### Exercise description
Start at the line that has "Write part 2" and stop at the line that has "HANG_RING_WIRE = 1.4 * MM". Print those lines and all lines between them exactly, and nothing more.

### Provided data
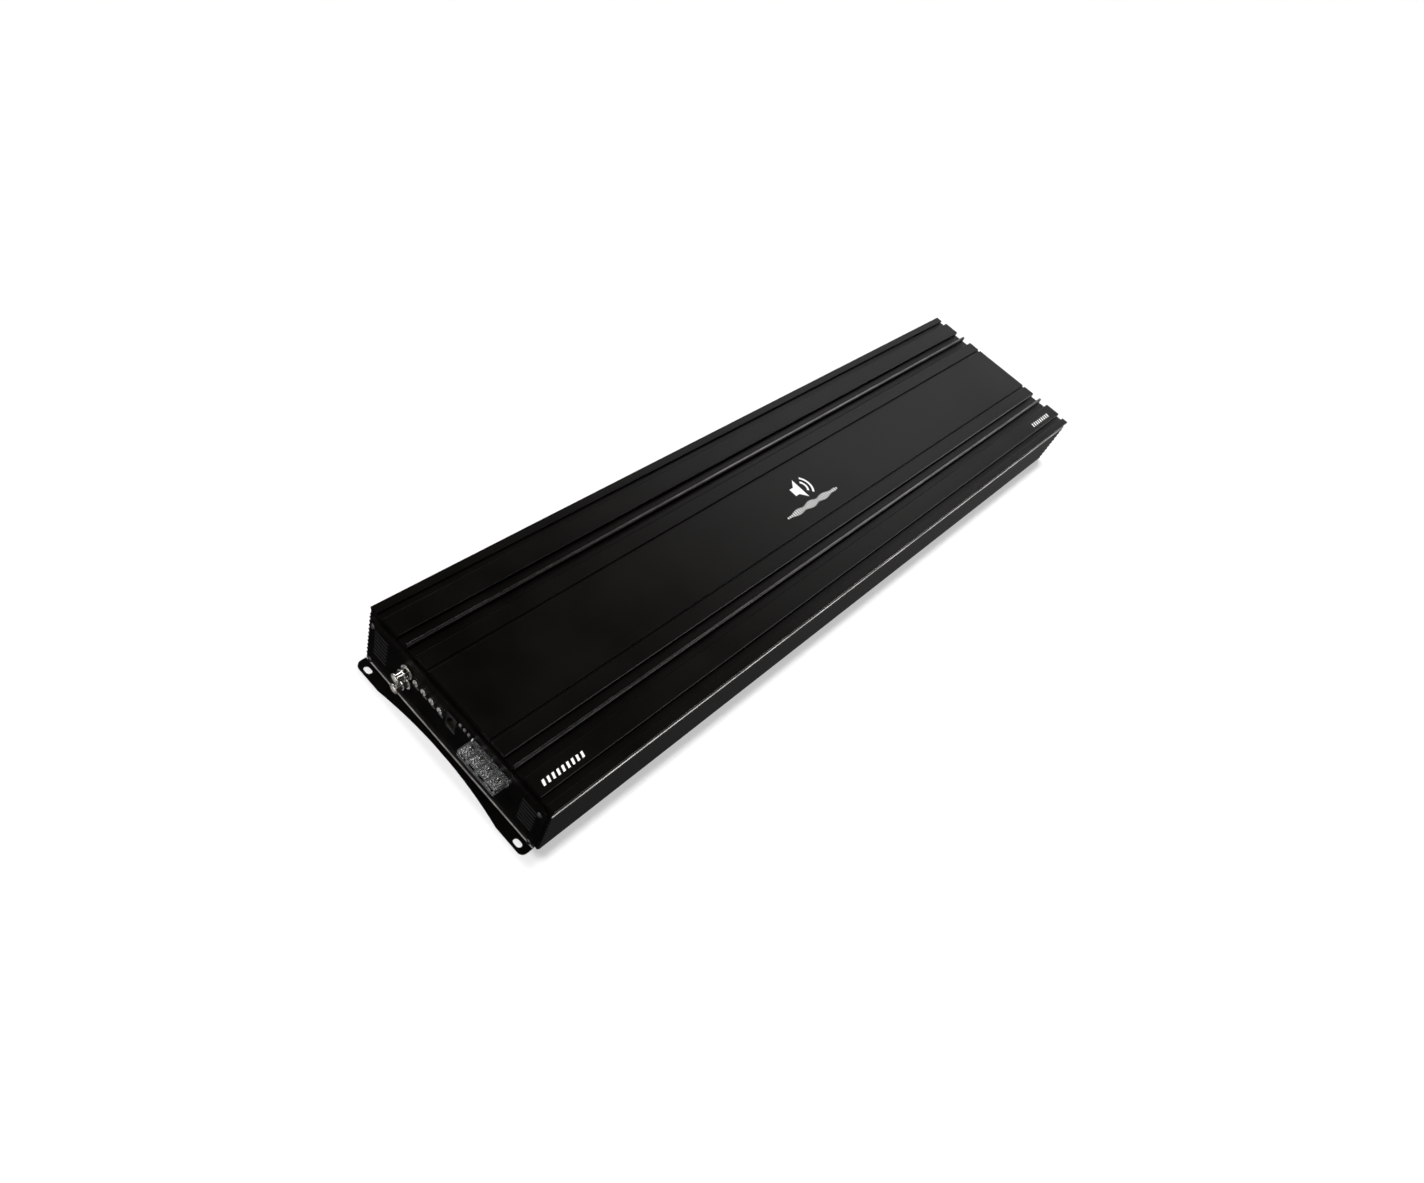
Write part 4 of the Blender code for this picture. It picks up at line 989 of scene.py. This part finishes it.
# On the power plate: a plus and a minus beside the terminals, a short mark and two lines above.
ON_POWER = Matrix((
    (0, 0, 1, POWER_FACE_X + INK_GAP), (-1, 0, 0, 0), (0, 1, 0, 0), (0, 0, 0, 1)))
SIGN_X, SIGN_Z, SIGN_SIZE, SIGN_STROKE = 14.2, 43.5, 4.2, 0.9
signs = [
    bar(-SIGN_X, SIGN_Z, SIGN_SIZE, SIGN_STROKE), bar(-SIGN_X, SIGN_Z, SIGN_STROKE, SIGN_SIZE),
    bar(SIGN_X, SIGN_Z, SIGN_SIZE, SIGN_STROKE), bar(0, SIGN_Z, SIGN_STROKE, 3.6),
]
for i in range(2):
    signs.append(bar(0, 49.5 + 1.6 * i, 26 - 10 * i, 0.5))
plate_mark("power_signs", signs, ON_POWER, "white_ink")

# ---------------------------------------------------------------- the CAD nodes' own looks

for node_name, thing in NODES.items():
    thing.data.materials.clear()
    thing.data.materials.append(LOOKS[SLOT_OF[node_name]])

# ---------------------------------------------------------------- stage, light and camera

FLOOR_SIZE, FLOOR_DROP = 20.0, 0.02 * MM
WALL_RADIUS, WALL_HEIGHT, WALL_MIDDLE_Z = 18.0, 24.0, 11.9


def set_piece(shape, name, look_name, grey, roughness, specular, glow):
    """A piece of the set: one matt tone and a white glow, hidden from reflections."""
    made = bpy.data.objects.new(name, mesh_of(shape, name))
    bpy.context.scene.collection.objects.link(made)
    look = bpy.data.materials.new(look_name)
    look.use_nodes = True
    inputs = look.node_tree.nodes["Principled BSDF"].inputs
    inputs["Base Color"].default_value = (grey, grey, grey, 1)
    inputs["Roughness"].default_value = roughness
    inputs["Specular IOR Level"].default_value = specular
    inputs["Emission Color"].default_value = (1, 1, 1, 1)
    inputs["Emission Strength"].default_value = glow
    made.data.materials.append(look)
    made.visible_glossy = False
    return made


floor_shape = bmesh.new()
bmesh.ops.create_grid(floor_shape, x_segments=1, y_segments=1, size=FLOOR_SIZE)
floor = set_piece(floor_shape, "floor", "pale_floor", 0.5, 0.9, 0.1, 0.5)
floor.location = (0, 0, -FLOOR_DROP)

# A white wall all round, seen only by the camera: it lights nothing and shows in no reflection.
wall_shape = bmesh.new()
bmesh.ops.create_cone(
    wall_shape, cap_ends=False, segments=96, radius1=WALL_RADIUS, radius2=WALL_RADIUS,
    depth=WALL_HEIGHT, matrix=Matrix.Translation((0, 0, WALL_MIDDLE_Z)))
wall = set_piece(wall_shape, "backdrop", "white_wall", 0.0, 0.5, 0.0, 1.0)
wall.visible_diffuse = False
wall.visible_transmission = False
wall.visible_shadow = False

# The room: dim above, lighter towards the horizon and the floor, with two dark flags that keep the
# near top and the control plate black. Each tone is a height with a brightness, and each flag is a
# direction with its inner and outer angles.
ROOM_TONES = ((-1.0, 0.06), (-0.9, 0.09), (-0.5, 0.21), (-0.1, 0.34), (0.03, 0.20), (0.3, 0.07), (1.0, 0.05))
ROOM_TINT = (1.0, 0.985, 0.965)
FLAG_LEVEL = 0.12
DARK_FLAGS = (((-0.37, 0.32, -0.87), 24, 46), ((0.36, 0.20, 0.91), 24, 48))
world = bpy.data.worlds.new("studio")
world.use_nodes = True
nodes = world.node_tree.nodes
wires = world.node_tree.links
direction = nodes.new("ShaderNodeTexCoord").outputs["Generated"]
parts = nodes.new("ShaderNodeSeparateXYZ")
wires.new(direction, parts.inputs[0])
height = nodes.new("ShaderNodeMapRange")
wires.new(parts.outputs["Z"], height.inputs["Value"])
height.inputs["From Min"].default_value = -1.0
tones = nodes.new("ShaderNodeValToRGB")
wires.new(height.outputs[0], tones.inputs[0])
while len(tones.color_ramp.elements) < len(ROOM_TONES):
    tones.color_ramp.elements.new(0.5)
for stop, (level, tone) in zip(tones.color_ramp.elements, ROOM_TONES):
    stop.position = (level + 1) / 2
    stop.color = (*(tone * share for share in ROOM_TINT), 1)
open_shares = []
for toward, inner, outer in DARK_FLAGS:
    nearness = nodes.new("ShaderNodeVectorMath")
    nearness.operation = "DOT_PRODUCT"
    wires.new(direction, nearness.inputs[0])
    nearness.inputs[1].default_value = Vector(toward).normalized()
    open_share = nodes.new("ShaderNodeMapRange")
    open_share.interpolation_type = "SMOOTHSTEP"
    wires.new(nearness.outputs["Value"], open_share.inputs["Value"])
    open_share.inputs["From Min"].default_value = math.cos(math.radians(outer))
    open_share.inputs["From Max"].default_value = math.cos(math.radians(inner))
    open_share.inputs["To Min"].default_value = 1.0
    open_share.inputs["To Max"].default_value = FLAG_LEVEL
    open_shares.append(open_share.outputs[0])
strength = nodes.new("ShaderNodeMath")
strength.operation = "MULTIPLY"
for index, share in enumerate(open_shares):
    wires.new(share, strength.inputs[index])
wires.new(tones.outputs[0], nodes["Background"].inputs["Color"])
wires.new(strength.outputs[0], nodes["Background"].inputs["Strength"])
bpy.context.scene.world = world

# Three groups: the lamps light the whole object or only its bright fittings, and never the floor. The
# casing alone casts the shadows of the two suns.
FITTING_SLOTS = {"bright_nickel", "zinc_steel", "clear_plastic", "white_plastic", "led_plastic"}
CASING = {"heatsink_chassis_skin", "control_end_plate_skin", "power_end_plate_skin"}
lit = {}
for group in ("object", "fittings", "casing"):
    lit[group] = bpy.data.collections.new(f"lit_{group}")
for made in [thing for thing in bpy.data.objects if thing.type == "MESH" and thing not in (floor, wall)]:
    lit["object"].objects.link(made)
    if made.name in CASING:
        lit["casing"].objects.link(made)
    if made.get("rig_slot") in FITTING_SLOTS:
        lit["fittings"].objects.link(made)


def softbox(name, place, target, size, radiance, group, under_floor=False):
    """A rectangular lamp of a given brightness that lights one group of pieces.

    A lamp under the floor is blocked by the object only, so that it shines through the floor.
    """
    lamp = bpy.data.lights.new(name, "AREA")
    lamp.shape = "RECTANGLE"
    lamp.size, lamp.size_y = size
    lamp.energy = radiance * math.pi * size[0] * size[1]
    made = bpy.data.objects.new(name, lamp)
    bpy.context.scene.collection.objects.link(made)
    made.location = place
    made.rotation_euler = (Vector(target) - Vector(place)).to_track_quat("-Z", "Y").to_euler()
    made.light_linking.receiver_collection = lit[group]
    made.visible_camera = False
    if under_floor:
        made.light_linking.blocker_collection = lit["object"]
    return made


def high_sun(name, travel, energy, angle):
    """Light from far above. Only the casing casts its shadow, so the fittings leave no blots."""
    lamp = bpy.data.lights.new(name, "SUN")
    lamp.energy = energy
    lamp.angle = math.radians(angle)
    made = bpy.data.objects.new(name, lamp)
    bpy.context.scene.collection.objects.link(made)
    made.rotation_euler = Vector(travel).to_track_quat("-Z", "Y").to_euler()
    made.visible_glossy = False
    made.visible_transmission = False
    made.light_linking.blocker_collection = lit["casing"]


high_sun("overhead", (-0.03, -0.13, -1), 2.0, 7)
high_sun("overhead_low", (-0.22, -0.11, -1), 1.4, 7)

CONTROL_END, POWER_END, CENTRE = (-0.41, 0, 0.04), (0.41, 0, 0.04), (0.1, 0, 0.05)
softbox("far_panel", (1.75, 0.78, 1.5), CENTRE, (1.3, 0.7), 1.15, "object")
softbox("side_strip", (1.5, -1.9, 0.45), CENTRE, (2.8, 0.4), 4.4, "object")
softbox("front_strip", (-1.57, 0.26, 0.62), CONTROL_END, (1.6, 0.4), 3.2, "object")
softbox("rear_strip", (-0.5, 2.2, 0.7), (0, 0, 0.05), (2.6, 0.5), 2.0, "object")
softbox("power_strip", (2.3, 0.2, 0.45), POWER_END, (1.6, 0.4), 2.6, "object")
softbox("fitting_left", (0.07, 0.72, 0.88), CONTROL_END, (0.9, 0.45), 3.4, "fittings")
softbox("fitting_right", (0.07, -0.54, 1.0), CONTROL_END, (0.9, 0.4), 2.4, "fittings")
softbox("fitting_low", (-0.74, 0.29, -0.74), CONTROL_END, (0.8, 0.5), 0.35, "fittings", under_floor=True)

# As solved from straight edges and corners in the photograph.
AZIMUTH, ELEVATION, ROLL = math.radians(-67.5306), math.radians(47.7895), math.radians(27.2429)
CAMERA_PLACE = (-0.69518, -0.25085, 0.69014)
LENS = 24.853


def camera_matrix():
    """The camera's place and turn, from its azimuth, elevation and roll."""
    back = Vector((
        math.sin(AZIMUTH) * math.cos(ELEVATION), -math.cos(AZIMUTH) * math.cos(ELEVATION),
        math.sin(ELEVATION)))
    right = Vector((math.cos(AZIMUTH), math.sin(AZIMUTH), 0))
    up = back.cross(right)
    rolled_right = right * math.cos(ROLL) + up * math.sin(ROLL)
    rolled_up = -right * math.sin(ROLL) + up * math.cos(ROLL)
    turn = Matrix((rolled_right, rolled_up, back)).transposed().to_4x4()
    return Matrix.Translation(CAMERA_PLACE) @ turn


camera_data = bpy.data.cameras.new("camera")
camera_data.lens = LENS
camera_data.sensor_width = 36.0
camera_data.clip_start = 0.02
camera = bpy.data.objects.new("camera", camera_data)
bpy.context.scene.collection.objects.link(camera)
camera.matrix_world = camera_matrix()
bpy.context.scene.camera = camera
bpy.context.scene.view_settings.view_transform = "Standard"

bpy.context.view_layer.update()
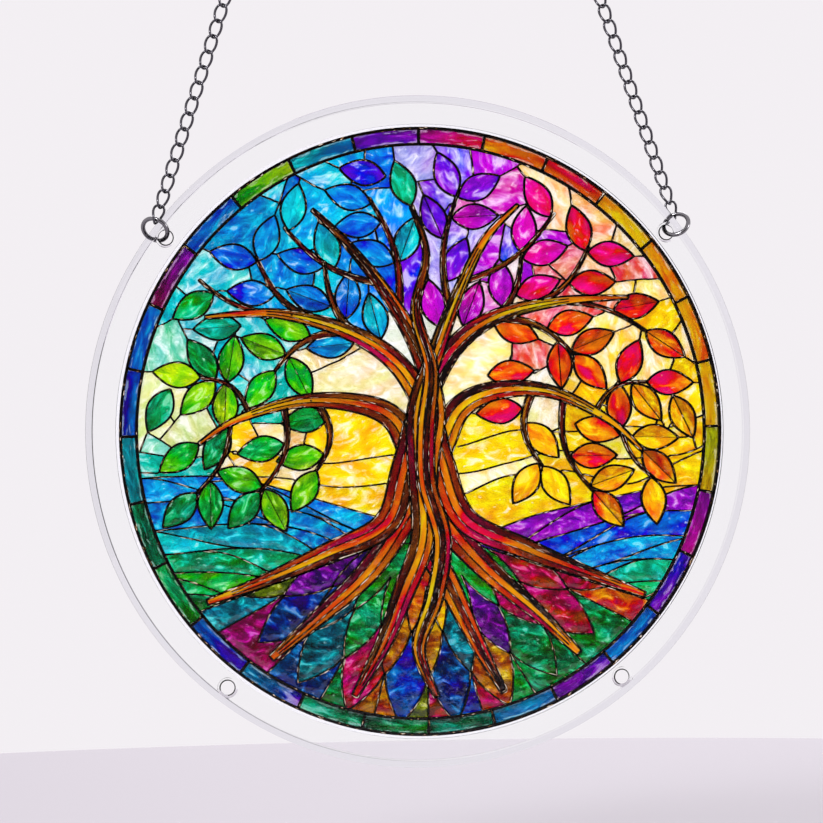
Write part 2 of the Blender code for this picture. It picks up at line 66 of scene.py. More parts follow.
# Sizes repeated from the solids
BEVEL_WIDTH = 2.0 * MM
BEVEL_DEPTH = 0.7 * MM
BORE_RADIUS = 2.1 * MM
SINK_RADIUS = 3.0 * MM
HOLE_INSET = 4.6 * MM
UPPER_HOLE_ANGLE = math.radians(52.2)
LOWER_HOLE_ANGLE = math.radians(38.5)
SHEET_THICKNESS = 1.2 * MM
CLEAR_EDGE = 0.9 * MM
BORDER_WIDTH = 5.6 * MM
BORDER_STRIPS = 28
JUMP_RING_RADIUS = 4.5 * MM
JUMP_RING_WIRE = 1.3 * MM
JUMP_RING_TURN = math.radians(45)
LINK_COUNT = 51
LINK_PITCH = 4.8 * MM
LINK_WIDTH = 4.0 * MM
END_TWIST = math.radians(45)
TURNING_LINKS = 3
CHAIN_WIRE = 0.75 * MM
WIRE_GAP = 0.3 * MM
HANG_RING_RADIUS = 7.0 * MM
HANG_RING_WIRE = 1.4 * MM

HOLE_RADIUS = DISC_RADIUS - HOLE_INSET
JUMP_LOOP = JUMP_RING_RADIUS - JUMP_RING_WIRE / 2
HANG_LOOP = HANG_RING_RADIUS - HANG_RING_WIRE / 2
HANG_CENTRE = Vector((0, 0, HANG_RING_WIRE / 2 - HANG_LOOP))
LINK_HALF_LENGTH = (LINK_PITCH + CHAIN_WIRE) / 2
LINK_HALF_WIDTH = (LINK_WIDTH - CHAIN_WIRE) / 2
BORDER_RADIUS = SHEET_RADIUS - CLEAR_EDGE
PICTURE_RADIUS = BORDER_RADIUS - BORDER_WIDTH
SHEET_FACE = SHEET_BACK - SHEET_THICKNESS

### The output
Write part 2 of the Blender code for this picture. It picks up at line 66 of scene.py. More parts follow.
# Sizes repeated from the solids
BEVEL_WIDTH = 2.0 * MM
BEVEL_DEPTH = 0.7 * MM
BORE_RADIUS = 2.1 * MM
SINK_RADIUS = 3.0 * MM
HOLE_INSET = 4.6 * MM
UPPER_HOLE_ANGLE = math.radians(52.2)
LOWER_HOLE_ANGLE = math.radians(38.5)
SHEET_THICKNESS = 1.2 * MM
CLEAR_EDGE = 0.9 * MM
BORDER_WIDTH = 5.6 * MM
BORDER_STRIPS = 28
JUMP_RING_RADIUS = 4.5 * MM
JUMP_RING_WIRE = 1.3 * MM
JUMP_RING_TURN = math.radians(45)
LINK_COUNT = 51
LINK_PITCH = 4.8 * MM
LINK_WIDTH = 4.0 * MM
END_TWIST = math.radians(45)
TURNING_LINKS = 3
CHAIN_WIRE = 0.75 * MM
WIRE_GAP = 0.3 * MM
HANG_RING_RADIUS = 7.0 * MM
HANG_RING_WIRE = 1.4 * MM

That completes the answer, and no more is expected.